### [WORK TO DO]
Write out the whole listing word for word.
====
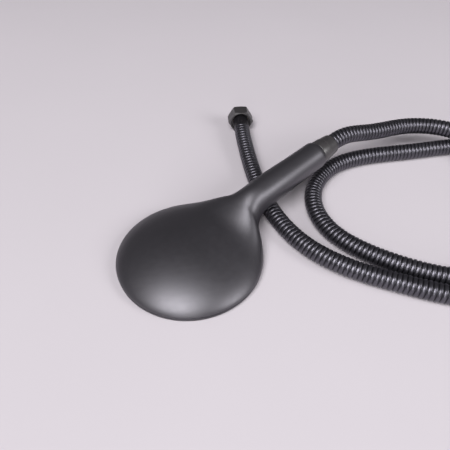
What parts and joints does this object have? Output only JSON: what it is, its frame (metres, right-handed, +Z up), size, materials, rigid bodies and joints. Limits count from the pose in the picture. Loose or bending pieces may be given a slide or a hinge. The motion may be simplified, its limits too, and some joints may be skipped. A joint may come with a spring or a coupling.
{
  "type": "hand shower with hose",
  "caption": "Round domed hand shower lying face down, with a ribbed metal hose that ends in a hexagon nut.",
  "frame": {"origin": "centre of the spray face's rim ring, in the plane that it rests on", "axes": "+X from the head along the handle, +Z up out of the dome's back"},
  "size_m": [0.4162, 0.3602, 0.0505],
  "materials": {
    "shell_black": "matte black moulded plastic, softly satin",
    "face_black": "matte black moulded plastic",
    "nozzle_silicone": "dark grey silicone",
    "inner_plastic": "dark moulded plastic",
    "clear_plastic": "milky translucent plastic",
    "seal_rubber": "black rubber",
    "stainless": "stainless steel",
    "brass": "turned brass",
    "nut_black": "matte black coated brass",
    "hose_metal": "black coated interlocked metal strip, satin"
  },
  "bodies": {
    "handset": {"back_shell": "shell_black", "trim_ring": "face_black", "faceplate": "face_black", "nozzle_mat": "nozzle_silicone", "chamber_plate": "inner_plastic", "chamber_seal": "seal_rubber", "centre_screw": "stainless", "screw_cap": "face_black", "water_tube": "clear_plastic", "tube_seals": "seal_rubber", "inlet_connector": "brass", "flow_restrictor": "clear_plastic", "valve_body": "clear_plastic", "valve_spring": "stainless", "filter_washer": "seal_rubber", "handset_insert": "brass", "handset_ferrule": "hose_metal", "hose_cover": "hose_metal", "hose_liner": "seal_rubber", "supply_ferrule": "hose_metal", "supply_insert": "brass", "supply_washer": "seal_rubber"},
    "nut": {"cone_nut": "nut_black"},
    "poppet": {"valve_poppet": "seal_rubber"},
    "slip": {"slip_ring": "inner_plastic"},
    "hexagon": {"hex_nut": "nut_black"}
  },
  "joints": [
    {"name": "cone_nut_turn", "type": "hinge", "parent": "handset", "child": "nut", "pos_m": [0.16544, 0, 0.03911], "axis": [0.9938, 0, 0.1115], "continuous": true},
    {"name": "valve_open", "type": "slide", "parent": "handset", "child": "poppet", "axis": [-0.9938, 0, -0.1115], "range_m": [0, 0.002], "stiffness_N_per_m": 120, "springref_m": -0.002, "deforming": ["valve_spring"]},
    {"name": "hex_nut_slide", "type": "slide", "parent": "handset", "child": "slip", "axis": [-0.5948, -0.8039, 0], "range_m": [0, 0.012]},
    {"name": "hex_nut_turn", "type": "hinge", "parent": "slip", "child": "hexagon", "pos_m": [0.16593, 0.12068, 0.012], "axis": [0.5948, 0.8039, 0], "continuous": true}
  ]
}
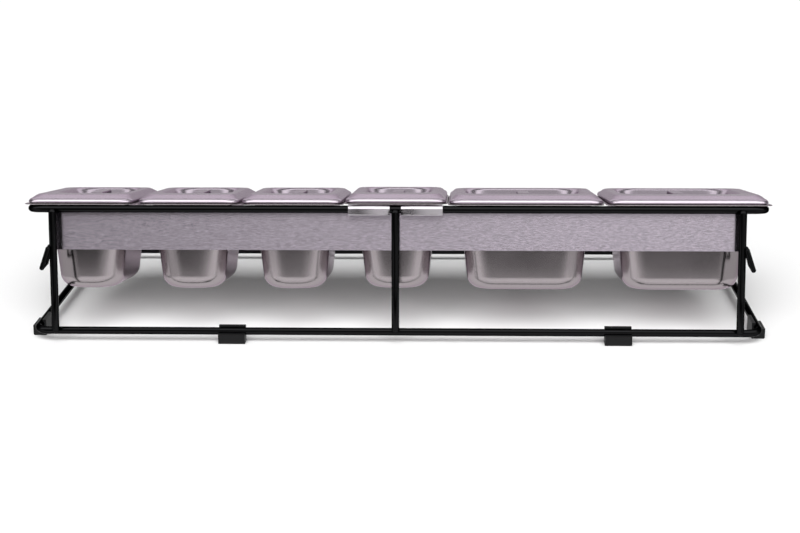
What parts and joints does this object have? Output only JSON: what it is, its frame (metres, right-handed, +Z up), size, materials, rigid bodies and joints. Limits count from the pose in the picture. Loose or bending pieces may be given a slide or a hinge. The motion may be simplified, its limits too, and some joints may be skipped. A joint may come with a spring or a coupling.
{
  "type": "condiment pan rack with lids",
  "caption": "Tilted black wire counter stand that holds a row of small and large stainless steel drop-in pans with recessed lift-off lids and a long hanging steel panel.",
  "frame": {"origin": "on the floor, under the middle of the stand's bounding box", "axes": "+X along the row of pans, +Y from the near side with the hanging panel to the far side, +Z up"},
  "size_m": [0.7768, 0.329, 0.1521],
  "materials": {
    "black_wire": "semi-gloss black powder coat",
    "steel": "satin stainless steel",
    "panel_steel": "stainless steel brushed along its length",
    "rubber": "matte black rubber"
  },
  "bodies": {
    "stand": {"top_ring": "black_wire", "base_ring": "black_wire", "near_leg_left": "black_wire", "near_leg_centre": "black_wire", "near_leg_right": "black_wire", "far_leg_left": "black_wire", "far_leg_centre": "black_wire", "far_leg_right": "black_wire", "side_hook_left": "black_wire", "side_hook_right": "black_wire", "foot_near_left": "rubber", "foot_near_right": "rubber", "foot_side_near_left": "rubber", "foot_side_near_right": "rubber", "foot_side_far_left": "rubber", "foot_side_far_right": "rubber"},
    "hanging_panel": {"panel": "panel_steel", "panel_tab_left": "steel", "panel_tab_right": "steel"},
    "pan_1_body": {"pan_1": "steel", "pan_rim_1": "steel"},
    "lid_1_body": {"lid_1": "steel", "lid_handle_1": "steel"},
    "pan_2_body": {"pan_2": "steel", "pan_rim_2": "steel"},
    "lid_2_body": {"lid_2": "steel", "lid_handle_2": "steel"},
    "pan_3_body": {"pan_3": "steel", "pan_rim_3": "steel"},
    "lid_3_body": {"lid_3": "steel", "lid_handle_3": "steel"},
    "pan_4_body": {"pan_4": "steel", "pan_rim_4": "steel"},
    "lid_4_body": {"lid_4": "steel", "lid_handle_4": "steel"},
    "pan_5_body": {"pan_5": "steel", "pan_rim_5": "steel"},
    "lid_5_body": {"lid_5": "steel", "lid_handle_5": "steel"},
    "pan_6_body": {"pan_6": "steel", "pan_rim_6": "steel"},
    "lid_6_body": {"lid_6": "steel", "lid_handle_6": "steel"}
  },
  "joints": [
    {"name": "panel_swing", "type": "hinge", "parent": "stand", "child": "hanging_panel", "pos_m": [0, -0.13467, 0.13906], "axis": [1, 0, 0], "range_deg": [-5, 5]},
    {"name": "pan_1_lift", "type": "slide", "parent": "stand", "child": "pan_1_body", "axis": [0, 0.1822, 0.9833], "range_m": [0, 0.105]},
    {"name": "pan_2_lift", "type": "slide", "parent": "stand", "child": "pan_2_body", "axis": [0, 0.1822, 0.9833], "range_m": [0, 0.105]},
    {"name": "pan_3_lift", "type": "slide", "parent": "stand", "child": "pan_3_body", "axis": [0, 0.1822, 0.9833], "range_m": [0, 0.105]},
    {"name": "pan_4_lift", "type": "slide", "parent": "stand", "child": "pan_4_body", "axis": [0, 0.1822, 0.9833], "range_m": [0, 0.105]},
    {"name": "pan_5_lift", "type": "slide", "parent": "stand", "child": "pan_5_body", "axis": [0, 0.1822, 0.9833], "range_m": [0, 0.105]},
    {"name": "pan_6_lift", "type": "slide", "parent": "stand", "child": "pan_6_body", "axis": [0, 0.1822, 0.9833], "range_m": [0, 0.105]},
    {"name": "lid_1_lift", "type": "slide", "parent": "pan_1_body", "child": "lid_1_body", "axis": [0, 0.1822, 0.9833], "range_m": [0, 0.04]},
    {"name": "lid_2_lift", "type": "slide", "parent": "pan_2_body", "child": "lid_2_body", "axis": [0, 0.1822, 0.9833], "range_m": [0, 0.04]},
    {"name": "lid_3_lift", "type": "slide", "parent": "pan_3_body", "child": "lid_3_body", "axis": [0, 0.1822, 0.9833], "range_m": [0, 0.04]},
    {"name": "lid_4_lift", "type": "slide", "parent": "pan_4_body", "child": "lid_4_body", "axis": [0, 0.1822, 0.9833], "range_m": [0, 0.04]},
    {"name": "lid_5_lift", "type": "slide", "parent": "pan_5_body", "child": "lid_5_body", "axis": [0, 0.1822, 0.9833], "range_m": [0, 0.04]},
    {"name": "lid_6_lift", "type": "slide", "parent": "pan_6_body", "child": "lid_6_body", "axis": [0, 0.1822, 0.9833], "range_m": [0, 0.04]}
  ]
}
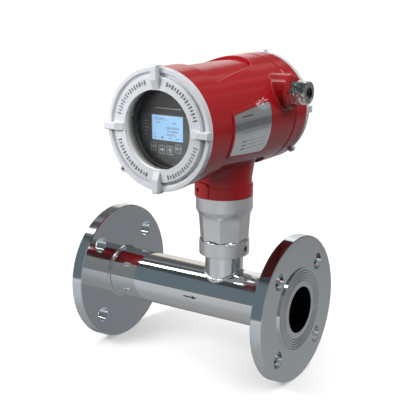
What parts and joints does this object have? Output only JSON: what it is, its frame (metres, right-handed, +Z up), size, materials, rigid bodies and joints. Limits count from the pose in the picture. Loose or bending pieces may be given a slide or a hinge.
====
### [REPLY]
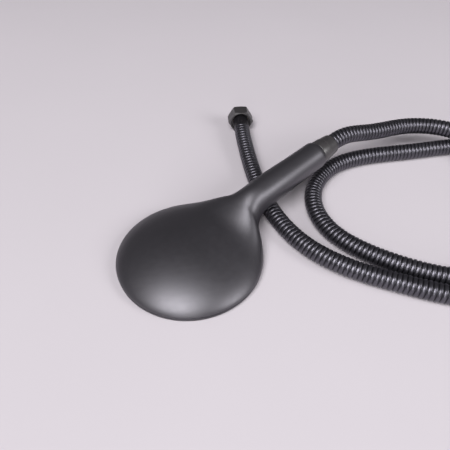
What parts and joints does this object have? Output only JSON: what it is, its frame (metres, right-handed, +Z up), size, materials, rigid bodies and joints. Limits count from the pose in the picture. Loose or bending pieces may be given a slide or a hinge. The motion may be simplified, its limits too, and some joints may be skipped. A joint may come with a spring or a coupling.
{
  "type": "hand shower with hose",
  "caption": "Round domed hand shower lying face down, with a ribbed metal hose that ends in a hexagon nut.",
  "frame": {"origin": "centre of the spray face's rim ring, in the plane that it rests on", "axes": "+X from the head along the handle, +Z up out of the dome's back"},
  "size_m": [0.4162, 0.3602, 0.0505],
  "materials": {
    "shell_black": "matte black moulded plastic, softly satin",
    "face_black": "matte black moulded plastic",
    "nozzle_silicone": "dark grey silicone",
    "inner_plastic": "dark moulded plastic",
    "clear_plastic": "milky translucent plastic",
    "seal_rubber": "black rubber",
    "stainless": "stainless steel",
    "brass": "turned brass",
    "nut_black": "matte black coated brass",
    "hose_metal": "black coated interlocked metal strip, satin"
  },
  "bodies": {
    "handset": {"back_shell": "shell_black", "trim_ring": "face_black", "faceplate": "face_black", "nozzle_mat": "nozzle_silicone", "chamber_plate": "inner_plastic", "chamber_seal": "seal_rubber", "centre_screw": "stainless", "screw_cap": "face_black", "water_tube": "clear_plastic", "tube_seals": "seal_rubber", "inlet_connector": "brass", "flow_restrictor": "clear_plastic", "valve_body": "clear_plastic", "valve_spring": "stainless", "filter_washer": "seal_rubber", "handset_insert": "brass", "handset_ferrule": "hose_metal", "hose_cover": "hose_metal", "hose_liner": "seal_rubber", "supply_ferrule": "hose_metal", "supply_insert": "brass", "supply_washer": "seal_rubber"},
    "nut": {"cone_nut": "nut_black"},
    "poppet": {"valve_poppet": "seal_rubber"},
    "slip": {"slip_ring": "inner_plastic"},
    "hexagon": {"hex_nut": "nut_black"}
  },
  "joints": [
    {"name": "cone_nut_turn", "type": "hinge", "parent": "handset", "child": "nut", "pos_m": [0.16544, 0, 0.03911], "axis": [0.9938, 0, 0.1115], "continuous": true},
    {"name": "valve_open", "type": "slide", "parent": "handset", "child": "poppet", "axis": [-0.9938, 0, -0.1115], "range_m": [0, 0.002], "stiffness_N_per_m": 120, "springref_m": -0.002, "deforming": ["valve_spring"]},
    {"name": "hex_nut_slide", "type": "slide", "parent": "handset", "child": "slip", "axis": [-0.5948, -0.8039, 0], "range_m": [0, 0.012]},
    {"name": "hex_nut_turn", "type": "hinge", "parent": "slip", "child": "hexagon", "pos_m": [0.16593, 0.12068, 0.012], "axis": [0.5948, 0.8039, 0], "continuous": true}
  ]
}
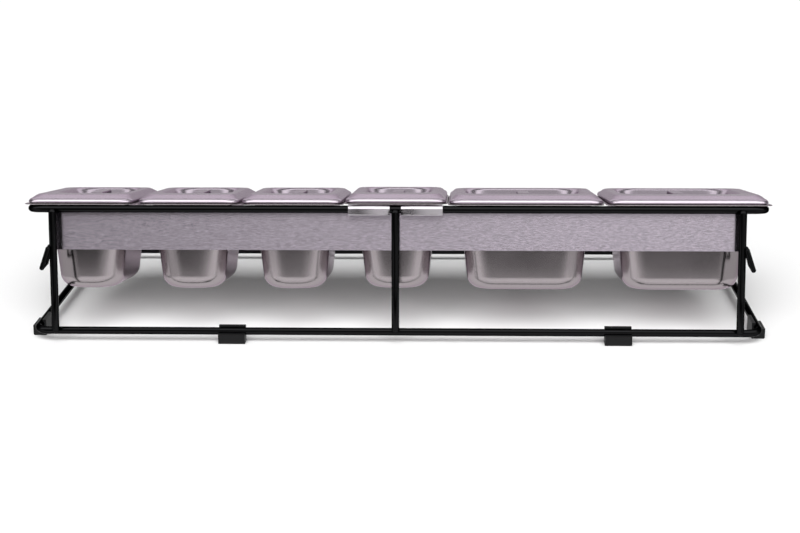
What parts and joints does this object have? Output only JSON: what it is, its frame (metres, right-handed, +Z up), size, materials, rigid bodies and joints. Limits count from the pose in the picture. Loose or bending pieces may be given a slide or a hinge. The motion may be simplified, its limits too, and some joints may be skipped. A joint may come with a spring or a coupling.
{
  "type": "condiment pan rack with lids",
  "caption": "Tilted black wire counter stand that holds a row of small and large stainless steel drop-in pans with recessed lift-off lids and a long hanging steel panel.",
  "frame": {"origin": "on the floor, under the middle of the stand's bounding box", "axes": "+X along the row of pans, +Y from the near side with the hanging panel to the far side, +Z up"},
  "size_m": [0.7768, 0.329, 0.1521],
  "materials": {
    "black_wire": "semi-gloss black powder coat",
    "steel": "satin stainless steel",
    "panel_steel": "stainless steel brushed along its length",
    "rubber": "matte black rubber"
  },
  "bodies": {
    "stand": {"top_ring": "black_wire", "base_ring": "black_wire", "near_leg_left": "black_wire", "near_leg_centre": "black_wire", "near_leg_right": "black_wire", "far_leg_left": "black_wire", "far_leg_centre": "black_wire", "far_leg_right": "black_wire", "side_hook_left": "black_wire", "side_hook_right": "black_wire", "foot_near_left": "rubber", "foot_near_right": "rubber", "foot_side_near_left": "rubber", "foot_side_near_right": "rubber", "foot_side_far_left": "rubber", "foot_side_far_right": "rubber"},
    "hanging_panel": {"panel": "panel_steel", "panel_tab_left": "steel", "panel_tab_right": "steel"},
    "pan_1_body": {"pan_1": "steel", "pan_rim_1": "steel"},
    "lid_1_body": {"lid_1": "steel", "lid_handle_1": "steel"},
    "pan_2_body": {"pan_2": "steel", "pan_rim_2": "steel"},
    "lid_2_body": {"lid_2": "steel", "lid_handle_2": "steel"},
    "pan_3_body": {"pan_3": "steel", "pan_rim_3": "steel"},
    "lid_3_body": {"lid_3": "steel", "lid_handle_3": "steel"},
    "pan_4_body": {"pan_4": "steel", "pan_rim_4": "steel"},
    "lid_4_body": {"lid_4": "steel", "lid_handle_4": "steel"},
    "pan_5_body": {"pan_5": "steel", "pan_rim_5": "steel"},
    "lid_5_body": {"lid_5": "steel", "lid_handle_5": "steel"},
    "pan_6_body": {"pan_6": "steel", "pan_rim_6": "steel"},
    "lid_6_body": {"lid_6": "steel", "lid_handle_6": "steel"}
  },
  "joints": [
    {"name": "panel_swing", "type": "hinge", "parent": "stand", "child": "hanging_panel", "pos_m": [0, -0.13467, 0.13906], "axis": [1, 0, 0], "range_deg": [-5, 5]},
    {"name": "pan_1_lift", "type": "slide", "parent": "stand", "child": "pan_1_body", "axis": [0, 0.1822, 0.9833], "range_m": [0, 0.105]},
    {"name": "pan_2_lift", "type": "slide", "parent": "stand", "child": "pan_2_body", "axis": [0, 0.1822, 0.9833], "range_m": [0, 0.105]},
    {"name": "pan_3_lift", "type": "slide", "parent": "stand", "child": "pan_3_body", "axis": [0, 0.1822, 0.9833], "range_m": [0, 0.105]},
    {"name": "pan_4_lift", "type": "slide", "parent": "stand", "child": "pan_4_body", "axis": [0, 0.1822, 0.9833], "range_m": [0, 0.105]},
    {"name": "pan_5_lift", "type": "slide", "parent": "stand", "child": "pan_5_body", "axis": [0, 0.1822, 0.9833], "range_m": [0, 0.105]},
    {"name": "pan_6_lift", "type": "slide", "parent": "stand", "child": "pan_6_body", "axis": [0, 0.1822, 0.9833], "range_m": [0, 0.105]},
    {"name": "lid_1_lift", "type": "slide", "parent": "pan_1_body", "child": "lid_1_body", "axis": [0, 0.1822, 0.9833], "range_m": [0, 0.04]},
    {"name": "lid_2_lift", "type": "slide", "parent": "pan_2_body", "child": "lid_2_body", "axis": [0, 0.1822, 0.9833], "range_m": [0, 0.04]},
    {"name": "lid_3_lift", "type": "slide", "parent": "pan_3_body", "child": "lid_3_body", "axis": [0, 0.1822, 0.9833], "range_m": [0, 0.04]},
    {"name": "lid_4_lift", "type": "slide", "parent": "pan_4_body", "child": "lid_4_body", "axis": [0, 0.1822, 0.9833], "range_m": [0, 0.04]},
    {"name": "lid_5_lift", "type": "slide", "parent": "pan_5_body", "child": "lid_5_body", "axis": [0, 0.1822, 0.9833], "range_m": [0, 0.04]},
    {"name": "lid_6_lift", "type": "slide", "parent": "pan_6_body", "child": "lid_6_body", "axis": [0, 0.1822, 0.9833], "range_m": [0, 0.04]}
  ]
}
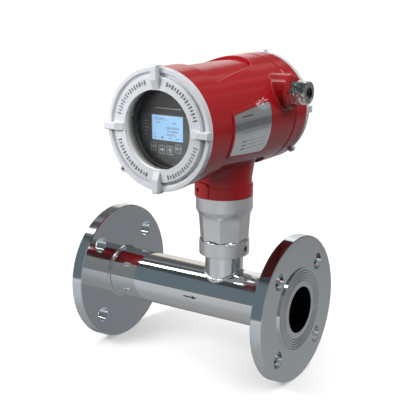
What parts and joints does this object have? Output only JSON: what it is, its frame (metres, right-handed, +Z up), size, materials, rigid bodies and joints. Limits count from the pose in the picture. Loose or bending pieces may be given a slide or a hinge.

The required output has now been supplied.